First, Donnie Jones has dropped 30 punts inside opponents' 20-yard line, the second-most in team history, affording the defense excellent field position - an advantage that Kelly's silly pooch-kickoff strategy Sunday denied the unit. At least that problem is correctable: You do what the Eagles should have done against the Vikings, even if Cordarrelle Patterson is the NFL's best return man. You boot the ball deep and take the reasonable chance that you can cover a kickoff.
The second factor is more fickle. The Eagles have forced 26 turnovers, ranking ninth in the league. In the Eagles' two most recent victories, the Arizona Cardinals and the Detroit Lions committed six. The Vikings committed just one, an interception by linebacker Mychal Kendricks after tackle Bennie Logan deflected a Cassel pass.

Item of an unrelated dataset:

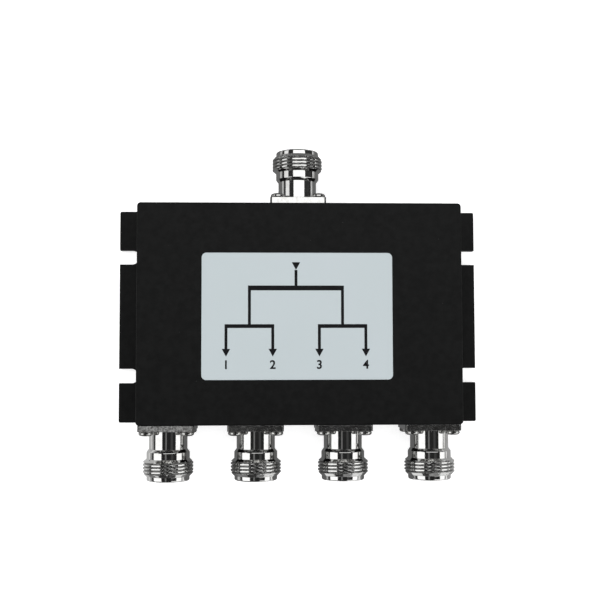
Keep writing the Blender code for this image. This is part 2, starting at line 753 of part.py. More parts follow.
def make_trace(finish):
    """The input line, the first divider, its two branches and a divider on each of them."""
    edge = BOARD_LENGTH_Y / 2.0 - TRACE_EDGE_MARGIN
    strips = [upright_strip(INPUT_OFFSET_X, FIRST_DIVIDER_Y, edge - LINE_WIDTH / 2.0, LINE_WIDTH)]
    strips += divider_strips(0.0, FIRST_DIVIDER_Y)
    strips += branch_strips(0.0, FIRST_DIVIDER_Y, OUTPUT_SPACING, SECOND_DIVIDER_Y)
    for side in (-1, 1):
        centre = side * OUTPUT_SPACING
        strips += divider_strips(centre, SECOND_DIVIDER_Y)
        strips += branch_strips(centre, SECOND_DIVIDER_Y, OUTPUT_SPACING / 2.0, -edge)
    sheet = strips_mesh("trace", strips, TRACE_BACK_Z, TRACE_BACK_Z + TRACE_THICKNESS)
    piece("trace", sheet, finish)


def make_resistors(finish):
    """One chip across the inner ends of the arms in every section."""
    top = TRACE_BACK_Z - FOIL_GAP
    half_x = RESISTOR_LENGTH / 2.0
    half_y = RESISTOR_WIDTH / 2.0
    corners = [(half_x, half_y), (-half_x, half_y), (-half_x, -half_y), (half_x, -half_y)]
    chip = prism_mesh("isolation_resistor", corners, top - RESISTOR_HEIGHT, top)
    dividers = [(0.0, FIRST_DIVIDER_Y)]
    dividers += [(side * OUTPUT_SPACING, SECOND_DIVIDER_Y) for side in (-1, 1)]
    places = [
        (x, start - section * SECTION_PITCH - ARM_DROP)
        for x, start in dividers for section in range(SECTION_COUNT)
    ]
    for index, (x, y) in enumerate(places):
        piece(f"isolation_resistor_{index + 1}", chip, finish, Matrix.Translation((x, y, 0.0)))


# Label


def make_label(finish):
    outline = rounded_outline(
        LABEL_SIZE_X / 2.0, LABEL_SIZE_Y / 2.0, LABEL_CORNER_RADIUS, LABEL_OFFSET_X, LABEL_OFFSET_Y,
    )
    low = HOUSING_DEPTH + FOIL_GAP
    piece("label", prism_mesh("label", outline, low, low + LABEL_THICKNESS), finish)


def main():
    clear_scene()
    black_paint = material("black_paint", (0.012, 0.012, 0.013), 0.45, 0.0)
    nickel = material("nickel_plate", (0.66, 0.64, 0.60), 0.22, 1.0)
    steel = material("screw_steel", (0.55, 0.54, 0.52), 0.30, 1.0)
    ptfe = material("white_insulator", (0.85, 0.85, 0.83), 0.45, 0.0)
    gold = material("gold_plate", (0.83, 0.62, 0.26), 0.25, 1.0)
    laminate = material("board_laminate", (0.30, 0.33, 0.20), 0.55, 0.0)
    copper = material("tinned_copper", (0.72, 0.45, 0.30), 0.35, 1.0)
    ceramic = material("resistor_ceramic", (0.02, 0.02, 0.02), 0.50, 0.0)
    film = material("label_film", (0.56, 0.63, 0.65), 0.40, 0.0)
    make_housing(black_paint)
    make_back_cover(black_paint)
    make_cover_screws(steel)
    make_connectors(nickel, ptfe, gold)
    make_flange_screws(steel)
    make_circuit_board(laminate)
    make_trace(copper)
    make_resistors(ceramic)
    make_board_screws(steel)
    make_label(film)


main()
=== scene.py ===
"""Looks of the RF power splitter: finishes, turned connectors with cut threads, printed label, studio."""
import math

import bmesh
import bpy
from mathutils import Matrix, Vector


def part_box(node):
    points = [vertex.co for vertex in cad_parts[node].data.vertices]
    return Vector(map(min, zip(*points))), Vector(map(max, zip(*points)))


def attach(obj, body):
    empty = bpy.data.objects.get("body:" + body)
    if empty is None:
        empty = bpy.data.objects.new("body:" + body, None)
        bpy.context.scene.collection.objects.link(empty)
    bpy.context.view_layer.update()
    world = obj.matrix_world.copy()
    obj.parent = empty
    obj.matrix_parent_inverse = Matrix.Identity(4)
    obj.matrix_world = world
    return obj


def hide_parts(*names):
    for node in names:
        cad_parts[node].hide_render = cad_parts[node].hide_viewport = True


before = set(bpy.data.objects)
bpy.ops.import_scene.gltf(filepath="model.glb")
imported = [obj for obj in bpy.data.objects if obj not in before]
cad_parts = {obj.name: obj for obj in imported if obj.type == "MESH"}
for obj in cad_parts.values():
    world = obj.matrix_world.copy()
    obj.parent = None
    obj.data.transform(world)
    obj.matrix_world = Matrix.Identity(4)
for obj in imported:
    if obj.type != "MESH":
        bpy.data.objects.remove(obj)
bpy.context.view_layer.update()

# TINY keeps touching faces apart, and CUT is how far a cutter reaches past a surface
MM = 0.001
TINY = 0.02 * MM
CUT = 1.0 * MM

# Places and sizes read from the frame
HOUSING_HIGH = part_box("housing")[1]
COVER_LOW, COVER_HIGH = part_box("back_cover")
LABEL_LOW, LABEL_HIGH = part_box("label")
SHELL_LOW, SHELL_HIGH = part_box("input_connector_shell")
EAR_HALF_X = HOUSING_HIGH.x
HALF_Y = HOUSING_HIGH.y
DEPTH = HOUSING_HIGH.z
BOARD_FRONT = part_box("circuit_board")[1].z

# Names of the ports and numbers of the screws and resistors in the frame
PORT_NAMES = ["input", "output_1", "output_2", "output_3", "output_4"]
COVER_SCREWS = range(1, 9)
PILLAR_SCREWS = range(5, 9)
BOARD_SCREWS = range(1, 5)
RESISTORS = range(1, 7)

# Housing
BODY_HALF_X = EAR_HALF_X - 7.6 * MM
BODY_CORNER = 1.1 * MM
FRONT_ROUND = 0.4 * MM
BACK_ROUND = 0.15 * MM
EAR_ROOT = 0.2 * MM
EAR_HALF_Y = 34.3 * MM
EAR_OFFSET_Y = -0.3 * MM
EAR_DEPTH = 3.0 * MM
EAR_CORNER = 0.5 * MM
EAR_EDGE_ROUND = 0.2 * MM
SLOT_HALF = 4.65 * MM / 2.0
SLOT_DEPTH = 6.3 * MM
SLOT_HALF_SPACING = 19.3 * MM
CAVITY_HALF_X = 43.5 * MM
CAVITY_HALF_Y = 30.5 * MM
CAVITY_CORNER = 3.0 * MM
FRONT_WALL = 3.0 * MM
COVER_GAP = 0.3 * MM
COVER_EDGE_ROUND = 0.15 * MM
COVER_CORNER = 2.7 * MM
PILLAR_RADIUS = 2.8 * MM
BOSS_RADIUS = 3.0 * MM

# Connectors, with stations measured outward from the housing's wall
FLANGE_HALF = (SHELL_HIGH.x - SHELL_LOW.x) / 2.0
FLANGE_FRONT = 2.0 * MM
FLANGE_CORNER = 0.7 * MM
FLANGE_EDGE_ROUND = 0.12 * MM
# How far a flange face turns sideways before it takes the corners' painted shade
FLANGE_CORNER_TILT = 0.15
SCREW_SPACING = 12.7 * MM
NECK_RADIUS = 6.05 * MM
NECK_END = 7.85 * MM
COLLAR_RADIUS = 6.8 * MM
COLLAR_START = 8.72 * MM
COLLAR_END = 10.8 * MM
THREAD_RADIUS = 7.94 * MM
THREAD_DEPTH = 0.62 * MM
THREAD_PITCH = 1.058 * MM
THREAD_ROOT_SHARE = 0.02
THREAD_CREST_SHARE = 0.36
# How far below the crest a face lies before it takes the grooves' painted shade
GROOVE_LIP = 0.26 * MM
THREAD_START = 11.8 * MM
THREAD_END = 15.15 * MM
THREAD_END_SLOPE = 0.9
RIM_RADIUS = 6.75 * MM
RIM_START = 16.174 * MM
RIM_ROUND = 0.5 * MM
SHELL_TIP = SHELL_HIGH.y - HALF_Y
MOUTH_RADIUS = 4.05 * MM
MOUTH_DEPTH = 9.0 * MM
MOUTH_CHAMFER = 0.4 * MM
BORE_RADIUS = 3.5 * MM
EDGE_BREAK = 0.08 * MM
SPIGOT_RADIUS = 2.05 * MM
PORT_WALL = 4.0 * MM
CONTACT_RADIUS = 1.52 * MM
CONTACT_BORE = 0.835 * MM
CONTACT_BORE_DEPTH = 7.0 * MM
CONTACT_TIP_DEPTH = 4.9 * MM
CONTACT_SHOULDER = 2.5 * MM
TAIL_RADIUS = 0.6 * MM
TAIL_END = -7.5 * MM
SLIT_REACH = 4.0 * CONTACT_RADIUS
SLIT_WIDTH = 0.35 * MM
SLIT_DEPTH = 4.5 * MM
SLIT_TURN = 0.5

# Quarter turns of each shell, which set where its thread starts
QUARTER_TURNS = {"input": 1, "output_1": -2, "output_2": -1, "output_3": -1, "output_4": -1}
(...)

"We didn't break their rhythm," Davis said. "That's what we talk about: 'How do we break the rhythm of this offense?' And we did not break their rhythm."
It's worth noting, however, that the Cardinals and Lions did an awful lot to break their own rhythm in those games. Carson Palmer tried several risky throws, two of which were intercepted, and amid that snowstorm last week, Matthew Stafford fumbled five snaps. On none of those five plays did the Eagles, by any definition of the word, "force" Stafford to mishandle the ball. They were merely fortunate that he did.
Save that one quirky interception, Cassel played a clean game Sunday, and he picked the Eagles apart.
The status of cornerback Brandon Boykin, the team's best defensive back, is a mystery because of a head injury he sustained Sunday. Coleman has that hamstring and Anderson has that knee. Davis, whether he admits it or not, is obviously leery about playing Chung at all.
And here come Brandon Marshall, Alshon Jeffery, Jay Cutler, and the Chicago Bears this Sunday night, and they have to be looking at film of that secondary and rubbing their hands in anticipation. Yes, they're looking right at Patrick Chung and his teammates, and that should worry everyone at the NovaCare Complex, if it doesn't already.